Fink was long associated with the Institute of Radio Engineers and its successor organization, the IEEE. He was editor-in-chief of Proceedings of the IRE (1956–1957), member of the IRE board of directors (1949–1951 and 1956–1960), president of the IRE (beginning 1958), general manager and later executive director of IEEE (1963–1974) and, after retiring in 1974, "Director Emeritus for life". At the IEEE, he played an important role in guiding the institute through its formative years and in expanding the role of the institute from the technical and scientific study of engineering to an expanded view of engineering that also encompassed its professional and societal aspects. In retirement, he continued to edit two major handbooks published by McGraw-Hill, the Standard Handbook for Electrical Engineers and the Electronics Engineers' Handbook. He chaired the United Nations Economic and Social Council science programs from 1976 to 1981.

==Contributions to television==
Fink was a pioneer in the development of television; The New York Times writes that his 1940 textbook, Principles of TV Engineering, "became a standard text for people working in television development". He chaired the IRE Television System Committee, and was a member of the NTSC committee in the early 1950s; the 525-line resolution of NTSC television was his proposal. He also wrote two more books on television, Television Engineering and Physics of Television, and edited Television Standards and Practice, Color Television Standards, and the Television Engineering Handbook.

==Awards and honors==
Fink was honored for his wartime service by the Medal of Freedom (1946) and a President's Certificate of Merit (1948). He became a Fellow of the IRE in 1947 "in recognition of his espousal of high standards of technical publishing and for his wartime contributions in the field of electronic aids to navigation"; he was also elected as a fellow of the American Institute of Electrical Engineers in 1951 and of the National Academy of Engineering in 1969. In 1972, the U.S. Army gave him their Outstanding Civilian Service Medal. He received the IEEE Founders Medal in 1977, and the IEEE Centennial Medal in 1984. The IEEE Donald G. Fink Prize Paper Award was established in his honor in 1979, and is given annually to "the most outstanding survey, review, or tutorial paper published in the IEEE Transactions, Journals, Magazines, or in the Proceedings of the IEEE between 1 January and 31 December of the preceding year".

==Books==
- The Prediction of Amplitude of Oscillation in Vacuum Tube Oscillating Circuits. Senior thesis, MIT, 1933.

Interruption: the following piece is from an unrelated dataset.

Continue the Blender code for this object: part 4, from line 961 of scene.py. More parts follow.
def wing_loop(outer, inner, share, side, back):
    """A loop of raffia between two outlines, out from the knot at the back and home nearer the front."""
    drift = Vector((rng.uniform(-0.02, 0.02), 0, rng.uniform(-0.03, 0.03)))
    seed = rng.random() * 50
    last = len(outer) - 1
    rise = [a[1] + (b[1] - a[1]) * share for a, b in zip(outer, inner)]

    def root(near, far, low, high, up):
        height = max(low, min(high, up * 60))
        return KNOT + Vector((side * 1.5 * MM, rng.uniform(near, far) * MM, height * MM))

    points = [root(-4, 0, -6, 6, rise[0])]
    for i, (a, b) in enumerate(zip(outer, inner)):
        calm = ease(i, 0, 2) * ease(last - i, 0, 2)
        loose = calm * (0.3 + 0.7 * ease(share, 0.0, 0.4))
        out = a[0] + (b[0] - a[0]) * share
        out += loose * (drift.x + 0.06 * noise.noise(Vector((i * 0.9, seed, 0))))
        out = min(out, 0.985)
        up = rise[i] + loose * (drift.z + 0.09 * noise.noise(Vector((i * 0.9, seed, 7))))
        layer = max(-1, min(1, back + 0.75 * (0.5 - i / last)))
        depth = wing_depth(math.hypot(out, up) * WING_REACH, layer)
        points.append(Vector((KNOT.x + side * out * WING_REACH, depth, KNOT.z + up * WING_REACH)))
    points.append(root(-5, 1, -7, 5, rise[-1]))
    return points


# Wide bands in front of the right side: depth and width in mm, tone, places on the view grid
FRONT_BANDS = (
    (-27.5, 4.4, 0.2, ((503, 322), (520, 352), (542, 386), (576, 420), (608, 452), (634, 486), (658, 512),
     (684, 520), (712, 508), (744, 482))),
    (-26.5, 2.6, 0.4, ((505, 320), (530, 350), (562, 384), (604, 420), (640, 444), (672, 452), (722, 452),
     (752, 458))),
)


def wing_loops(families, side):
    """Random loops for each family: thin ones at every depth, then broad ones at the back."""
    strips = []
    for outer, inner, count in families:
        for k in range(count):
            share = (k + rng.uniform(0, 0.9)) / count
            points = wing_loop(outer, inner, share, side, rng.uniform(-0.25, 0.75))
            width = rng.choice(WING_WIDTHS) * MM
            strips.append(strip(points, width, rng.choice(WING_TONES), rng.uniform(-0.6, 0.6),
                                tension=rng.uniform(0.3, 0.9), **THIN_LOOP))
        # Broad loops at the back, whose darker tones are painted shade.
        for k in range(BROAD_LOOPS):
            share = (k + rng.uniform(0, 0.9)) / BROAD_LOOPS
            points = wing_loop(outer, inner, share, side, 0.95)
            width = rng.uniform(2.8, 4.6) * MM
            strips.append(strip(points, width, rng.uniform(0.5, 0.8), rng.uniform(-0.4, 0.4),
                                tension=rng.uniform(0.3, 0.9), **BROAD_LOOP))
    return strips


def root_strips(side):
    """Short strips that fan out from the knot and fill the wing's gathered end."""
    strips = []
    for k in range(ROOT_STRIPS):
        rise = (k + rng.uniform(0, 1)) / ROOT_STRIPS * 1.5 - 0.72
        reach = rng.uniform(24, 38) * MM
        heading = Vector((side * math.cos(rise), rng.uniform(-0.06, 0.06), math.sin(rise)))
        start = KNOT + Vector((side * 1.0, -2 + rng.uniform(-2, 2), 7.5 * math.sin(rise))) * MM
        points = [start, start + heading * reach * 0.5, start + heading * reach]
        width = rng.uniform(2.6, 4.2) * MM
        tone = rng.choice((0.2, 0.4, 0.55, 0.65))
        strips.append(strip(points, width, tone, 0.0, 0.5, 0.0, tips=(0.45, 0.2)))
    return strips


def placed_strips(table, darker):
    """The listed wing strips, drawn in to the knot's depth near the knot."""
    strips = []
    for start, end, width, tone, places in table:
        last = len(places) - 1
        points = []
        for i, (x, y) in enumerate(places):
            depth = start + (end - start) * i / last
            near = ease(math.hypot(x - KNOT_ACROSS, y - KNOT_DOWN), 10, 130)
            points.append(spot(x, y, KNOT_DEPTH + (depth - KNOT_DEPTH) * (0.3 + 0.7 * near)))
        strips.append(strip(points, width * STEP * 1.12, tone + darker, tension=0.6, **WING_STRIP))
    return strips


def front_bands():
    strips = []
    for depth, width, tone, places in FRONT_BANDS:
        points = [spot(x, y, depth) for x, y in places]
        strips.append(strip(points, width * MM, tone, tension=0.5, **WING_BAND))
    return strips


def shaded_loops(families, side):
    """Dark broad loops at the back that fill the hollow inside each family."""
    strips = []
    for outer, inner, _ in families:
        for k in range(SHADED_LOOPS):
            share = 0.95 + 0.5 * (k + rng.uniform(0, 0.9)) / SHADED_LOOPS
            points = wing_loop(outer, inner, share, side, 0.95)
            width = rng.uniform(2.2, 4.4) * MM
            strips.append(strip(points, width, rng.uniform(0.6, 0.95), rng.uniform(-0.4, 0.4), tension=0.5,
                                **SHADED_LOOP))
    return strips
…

- Neon Signs: Manufacture, Installation, Maintenance (with Samuel C. Miller). McGraw Hill, 1935.
- Engineering Electronics. McGraw Hill, 1938.

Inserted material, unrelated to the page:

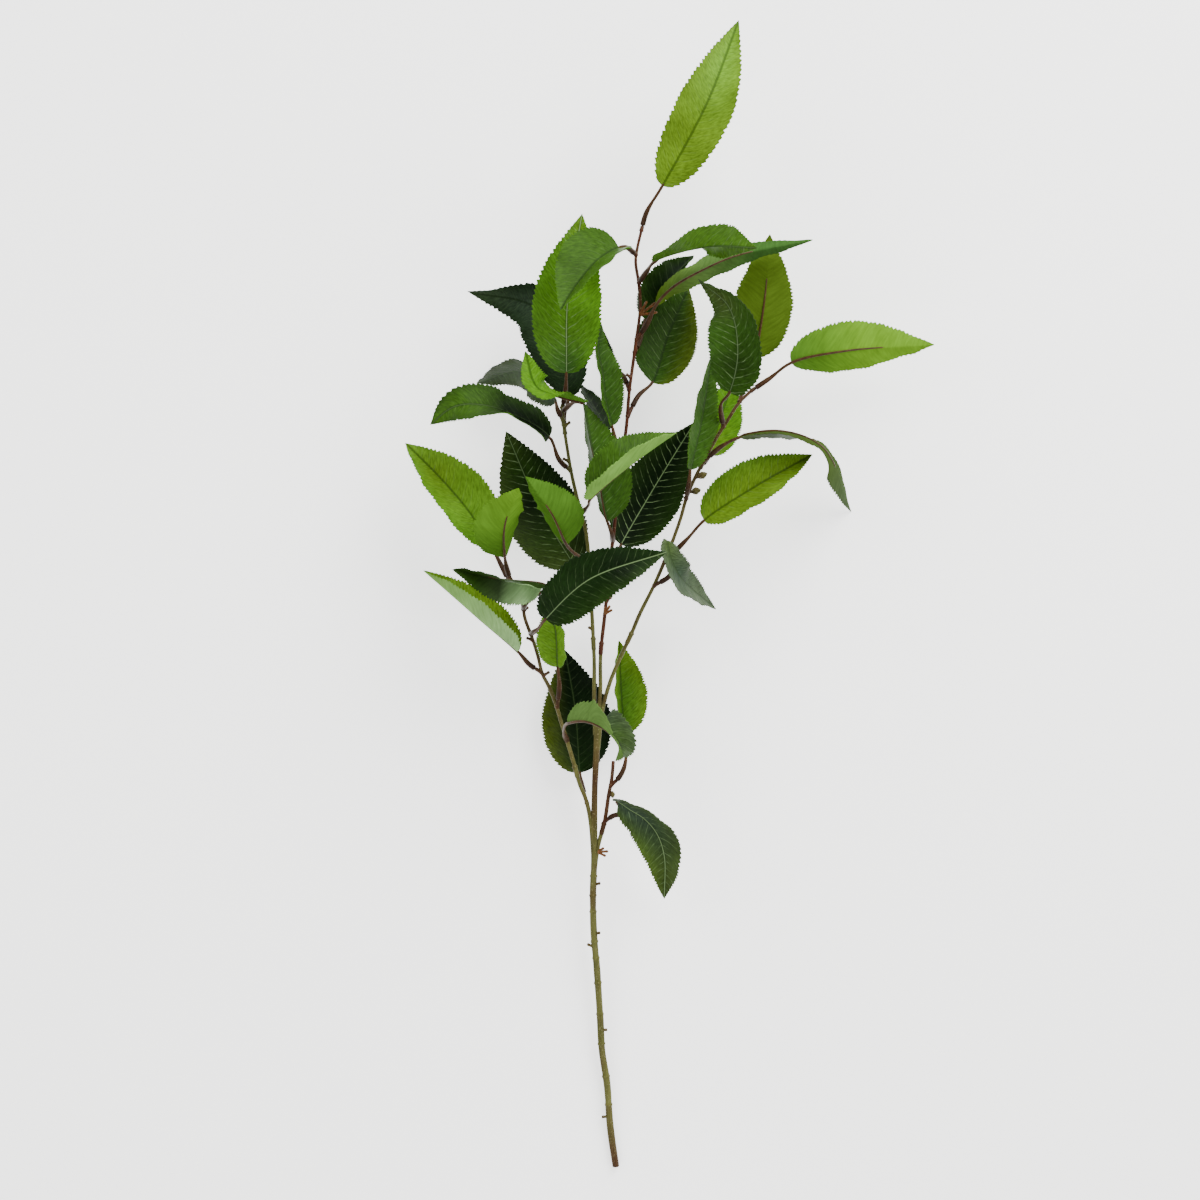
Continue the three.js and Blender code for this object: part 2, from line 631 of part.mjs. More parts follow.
// The blade as two faces, alike in their triangles, joined by a rim. Each tooth rises slowly
// towards the tip and drops back.
function blade(leaf, line) {
  const vertices = [];
  const triangles = [];
  const place = ({ point, normal }) => {
    const top = vertices.push(point.clone().addScaledVector(normal, BLADE_THICKNESS / 2)) - 1;
    vertices.push(point.clone().addScaledVector(normal, -BLADE_THICKNESS / 2));
    return top;
  };
  const facet = (a, b, c) => {
    triangles.push([a, b, c], [a + 1, c + 1, b + 1]);
  };
  const ribs = [];
  for (let i = 0; i <= TEETH; i++) ribs.push(place(foldPoint(leaf, line, i / TEETH)));
  const rim = { "-1": [], 1: [] };
  const middles = { "-1": [], 1: [] };
  for (const side of [-1, 1]) {
    for (let i = 0; i <= TEETH; i++) {
      const share = i / TEETH;
      const notch = i === 0 || i === TEETH ? 0 : TOOTH_DEPTH;
      middles[side].push(place(bladePoint(leaf, line, share, side, 0.55)));
      rim[side].push(place(bladePoint(leaf, line, share, side, 1, notch)));
      if (i < TEETH) rim[side].push(place(bladePoint(leaf, line, share + 0.75 / TEETH, side, 1)));
    }
    for (let i = 0; i < TEETH; i++) {
      const [m, n] = [middles[side][i], middles[side][i + 1]];
      const [notch, tooth, next] = rim[side].slice(2 * i, 2 * i + 3);
      const faces = [
        [ribs[i], m, n],
        [ribs[i], n, ribs[i + 1]],
        [m, notch, tooth],
        [m, tooth, n],
        [n, tooth, next],
      ];
      for (const [a, b, c] of faces) {
        if (side > 0) facet(a, b, c);
        else facet(a, c, b);
      }
    }
  }
  const loop = [
    ...rim[1],
    middles[1][TEETH],
    ribs[TEETH],
    middles[-1][TEETH],
    ...rim[-1].toReversed(),
    middles[-1][0],
    ribs[0],
    middles[1][0],
  ];
  loop.forEach((a, i) => {
    const b = loop[(i + 1) % loop.length];
    triangles.push([a, a + 1, b + 1], [a, b + 1, b]);
  });
  return solidOf(vertices, triangles);
}

// The socket, the stalk and the spine under the blade, as one tapered sweep with a blind bore.
function spine(leaf, line, mouth) {
  const bore = PEG_RADIUS + CLEARANCE;
  const boreEnd = mouth + PEG_LENGTH + CLEARANCE;
  const socketEnd = Math.min(mouth + SOCKET_LENGTH, line.bladeStart - 2);
  const rings = [
    line.ring(boreEnd, bore),
    line.ring(mouth, bore),
    line.ring(mouth, SOCKET_RADIUS),
    line.ring(Math.max(boreEnd + 1, (mouth + socketEnd) / 2), SOCKET_RADIUS),
    line.ring(Math.max(boreEnd + 3, socketEnd), STALK_RADIUS),
  ];
  for (const share of [0.06, 0.3, SPINE_SHARE]) {
    const frame = bladeFrame(leaf, line, share);
    const radius = THREE.MathUtils.lerp(SPINE_RADIUS, SPINE_END_RADIUS, share / SPINE_SHARE);
    const middle = frame.middle.clone().addScaledVector(frame.face, SPINE_GRIP - radius);
    rings.push({ middle, way: frame.way, radius });
  }
  return sweep(rings, STALK_SIDES);
}

// Assembly

function meshOf(name, solid, colour) {
  const material = new THREE.MeshStandardMaterial({ color: colour, roughness: 0.6, metalness: 0 });
  const mesh = new THREE.Mesh(geometryOf(solid), material);
  mesh.name = name;
  return mesh;
}

const surface = solidOfGeometry(new THREE.BoxGeometry(2000, 2000, 40).translate(0, 0, -20));
const branch = new THREE.Group();
const spray = new THREE.Group();
spray.position.copy(ORIGIN).negate();
branch.add(spray);

// What leaves a branch below its joint is part of the main stem.
const grown = Object.fromEntries(["main_stem", ...Object.keys(BRANCHES)].map((name) => [name, []]));
const owner = (name, at) => (at < BRANCHES[name].joint ? "main_stem" : name);
for (const [name, leaf] of Object.entries(LEAVES)) {
  const line = leafLine(leaf);
  const mouth = socketMouth(leaf, line);
  const solid = blade(leaf, line).add(spine(leaf, line, mouth)).subtract(surface);
  spray.add(meshOf(name, solid, LEAF_COLOURS[leaf.colour]));
  grown[owner(leaf.on, leaf.at)].push(peg(line, mouth));
}
for (const [name, { nubs, radius }] of Object.entries(BRANCHES)) {
  for (const bud of nubs) grown[owner(name, bud.at)].push(nub(branchLines[name], bud, radius[0]));
}
for (const bud of MAIN_STEM.nubs) grown.main_stem.push(nub(mainLine, bud, MAIN_STEM.radius[0]));

const fused = (solid, pieces) => pieces.reduce((whole, piece) => whole.add(piece), solid);
const stubs = Object.keys(BRANCHES).map(stub);
const mainStem = fused(mainTube(), [...stubs, ...grown.main_stem]).subtract(surface);
spray.add(meshOf("main_stem", mainStem, STEM_COLOUR));
for (const name of Object.keys(BRANCHES)) {
  spray.add(meshOf(name, fused(branchTube(name), grown[name]), TWIG_COLOUR));
}

export default branch;
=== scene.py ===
# %% [markdown]
# # An artificial osmanthus branch
#
# The branch lies on a pale surface and is seen from straight above. It is made of plastic-coated
# stems and 37 leaves of printed polyester cloth, each bonded to a moulded plastic spine. This
# lesson draws the lines of the stems, makes the leaves one by one, then makes the stems that carry
# them, and gives each piece its finish at the end.

# %% Load the solids
import json
import math
import bpy
import numpy as np
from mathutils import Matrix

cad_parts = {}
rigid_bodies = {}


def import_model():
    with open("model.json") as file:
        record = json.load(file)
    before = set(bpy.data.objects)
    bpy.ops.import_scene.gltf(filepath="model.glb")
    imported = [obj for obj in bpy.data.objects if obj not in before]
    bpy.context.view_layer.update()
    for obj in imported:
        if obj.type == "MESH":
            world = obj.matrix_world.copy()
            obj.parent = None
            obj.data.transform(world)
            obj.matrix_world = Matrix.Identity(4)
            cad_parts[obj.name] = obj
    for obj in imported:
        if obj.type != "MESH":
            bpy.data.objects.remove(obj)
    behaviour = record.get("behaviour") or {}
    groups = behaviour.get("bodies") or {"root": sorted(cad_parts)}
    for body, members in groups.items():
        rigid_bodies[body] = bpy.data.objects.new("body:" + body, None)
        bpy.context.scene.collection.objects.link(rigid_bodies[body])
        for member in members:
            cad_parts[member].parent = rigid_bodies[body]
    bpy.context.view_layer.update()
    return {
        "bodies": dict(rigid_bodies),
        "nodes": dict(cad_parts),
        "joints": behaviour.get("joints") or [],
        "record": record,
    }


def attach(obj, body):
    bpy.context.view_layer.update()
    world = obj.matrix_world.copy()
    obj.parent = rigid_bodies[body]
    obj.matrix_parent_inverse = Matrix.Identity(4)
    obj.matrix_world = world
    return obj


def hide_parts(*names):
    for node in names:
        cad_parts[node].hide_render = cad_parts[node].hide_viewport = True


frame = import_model()
bpy.ops.object.select_all(action="DESELECT")

# %% [markdown]
# ## The camera comes first
#
# The view is square to the surface. A camera that looks straight down needs no turn at all in
# Blender, because it looks along -Z with +Y up when it is first added. Its lens takes in 0.80 m at
# the surface from 1.5 m above it.

# %% Camera
MM = 0.001
ORIGIN = np.array([34.225, 374.305, 0.0])
VIEW_MIDDLE = np.array([-10.7, 378.0])
VIEW_WIDTH = 801.6
VIEW_HEIGHT = 1500.0
SENSOR = 36.0

bpy.ops.object.camera_add()
camera = bpy.context.object
camera.location = [*((VIEW_MIDDLE - ORIGIN[:2]) * MM), VIEW_HEIGHT * MM]
camera.data.sensor_width = SENSOR
camera.data.lens = SENSOR * VIEW_HEIGHT / VIEW_WIDTH
bpy.context.scene.camera = camera
print("lens", round(camera.data.lens, 2), "mm at", tuple(round(v, 3) for v in camera.location))

# %% [markdown]
# ## The layout
#
# Every stem is a line through a few measured points, with its radii from foot to tip and a list of
# its nubs. They are in millimetres from the middle of the cut end, as the solids are built, so a
# piece falls on its solid. A rule could grow a branch like this one, but not this very branch,
# so each stem is placed one by one.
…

- Principles of Television Engineering. McGraw Hill, 1940.
- Microwave Radar. Radiation Laboratory, 1942.
- Radar Engineering. McGraw Hill, 1947. Spanish edition, Nigar, 1949.
- Théorie et applications des tubes électroniques (in French). Dunod, 1948.
- Television Engineering. McGraw Hill, 1952. Japanese edition, Kindai Kagakusha, 1954.
- Color Television: Simplified Theory and Service Techniques. Philco, 1954.
- Television Engineering Handbook. McGraw Hill, 1957.
- The Physics of Television (with David M. Luytens). Anchor, 1960. Translated into Afrikaans, Chinese, Danish, Finnish, French, German, Italian, Polish, Spanish, and Swedish.
- Computers and the Human Mind: An Introduction to Artificial Intelligence. Doubleday Anchor Books, 1966.
- Standard Handbook for Electrical Engineers, 10th ed. (with John M. Carroll). McGraw Hill, 1968. The 11th-15th editions removed Carroll's name and added that of H. Wayne Beaty.
- Electronics Engineers' Handbook (with Alexander A. McKenzie). McGraw Hill, 1975. The 1989 edition removed McKenzie's name and added that of Donald Christiansen.
- Engineers and Electrons: A Century of Electrical Progress (with John D. Ryder). IEEE Press, 1983.
- HDTV: Advanced Television for the 1990s (with K. Blair Benson). McGraw Hill, 1991.